日本人としての在り方(平成30年)

日本人としての在り方

1.個々に多少の犠牲

 この地球上に74億人以上も住んでいる人類は、残念なことに、集団生活を営みなから自己を主張して他を否定したり、抹殺したりするという残酷を極める本質がある。しかしもう一方では、集団の中でより良く逞しく生きたいという願望があり、個に徹するのではなく、思考という精神活動によって、言葉を話しかけて孤独を癒す特定の相手を求め、お互い認め合い、許し合える寛容さも併せ持っている。

 私たちは、好むと好まざるとに関わりなく、集団的規約を受けて生活しているので、集団と個、個と個が対立すれば安心・安全な生活は望めない。だから、一般的には理性が働いて残酷極まりない人間的本質を抑えて、集団が分裂しないように様々な規約や道徳心により、個が勝手放題にはできないようになっている。

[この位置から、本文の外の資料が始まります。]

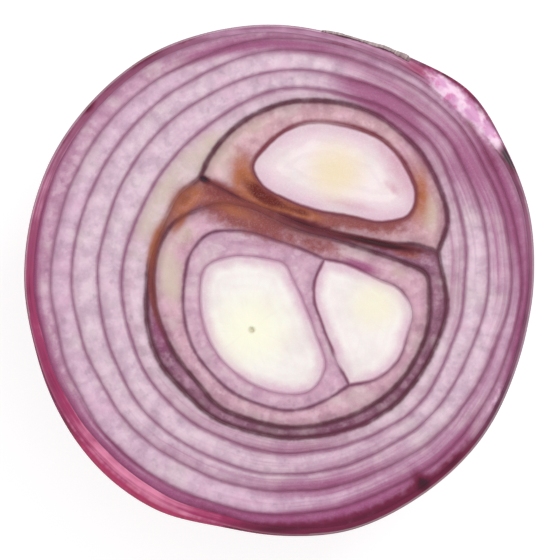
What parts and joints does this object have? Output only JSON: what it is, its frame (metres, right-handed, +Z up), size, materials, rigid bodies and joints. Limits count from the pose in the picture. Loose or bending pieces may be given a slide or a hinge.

 日本人の社会を内部衰退などによる崩壊から守るには、個々に多少の犠牲があっても、あらゆる工夫や努力を惜しまず、お互いを認め合ってゆくしかない。

 

2.安心感を求めて

 私たち日本人の社会的存在価値は、1人1人が個人的存在を主張するのではなく、個々がお互いを尊重し合い、心配りをして認め合う絆を重視することであった。そして、精神生活は年功序列的な縦社会において、“恥”という不名誉なことにならないように心がけていた。世界広しと言えども、日本は私の知る限り最も家族の絆の強い、人間愛に富んだ信頼社会であったとも言える。

 様々な人が集う日本人社会には、集団と個や個と個の対立はあるが、日本人としてより良く生きてゆくためには、個々が様々な精神的試練に耐え、お互いを認めて信頼し合うことである。

 そのためには、私たちの先祖が、血の滲むような試行錯誤によって獲得した、より良い生活の知恵としての生活文化を、これからの科学的文明社会に対応する心の糧とするのは、決して無駄なことではない。

 日本人としての自分を正当に認識する自己認識にとって大事なのは、私たちの日常生活における安心感に必要な心の拠り所としての、生活文化を知ることである。

 

3.生活文化の認識

 これからの国際化する社会に対応する知識や技能は、一層発展する情報文明によって、否応なく身近にあふれるので自然に身に付くだろうか、日本人としての安心・安全な日常生活を過ごすための生活文化については、自己努力によってしか身につけることはできない。しかし、多くの人はそのことに気付かずに、文明社会の情報化に対応することに追われて余裕のない孤独な生活になり、精神的な不安と不満か多くなりがちである。

 私たちは、自然環境に順応して生きてきた先祖たちの知恵を、知れば知るほど心が豊かになり、安心な気持ちになれるが、知らなければより良く生きるに役立てられず、心の拠り所を失って不安な日々を過ごすことになる。

 日本人が、これからの文明社会にどのように対処してゆくのか、ますます激しさを増す経済競争の渦巻く国際社会でどのように対処し、振る舞ってゆくのか、不確実なことが一層多くなる社会で、各個人が自信を持って行動してゆくには、言葉や道徳心、風習、衣食住、生活力などの生活文化を基盤とした、日本人としての在り方を自覚・認識するしかない。

 

4.日本人としての生き甲斐

 日本人としての在り方は、まずは日本人社会の生き甲斐であり、―個人の自己認識による人間的在り方であり生き方である。

 その日本人としての在り方を具体的にすると、自分は子供をこのように育てたいという育児感、自分はこのように教育していきたいという教育観、自分はこのように社会に貢献してゆきたいという社会観、自分はこのような仕事をしたいという労働観、自分は社会にこのように対応したいという処世観、自分は日本人としてこのように振る舞いたいという人生観などである。

 私たち日本人の喜びや悲しみは、物質的な面よりも他の人々との絆や信頼、協力、協調などの心の面によることの方が強かった。

 自分を正当に評価する日本人としての自己認識は、長い長い歴史上に先祖たちか培ってきた、かつての主産業であった稲作農業を中心とする、生活文化を更に深めることによって高めることかできる。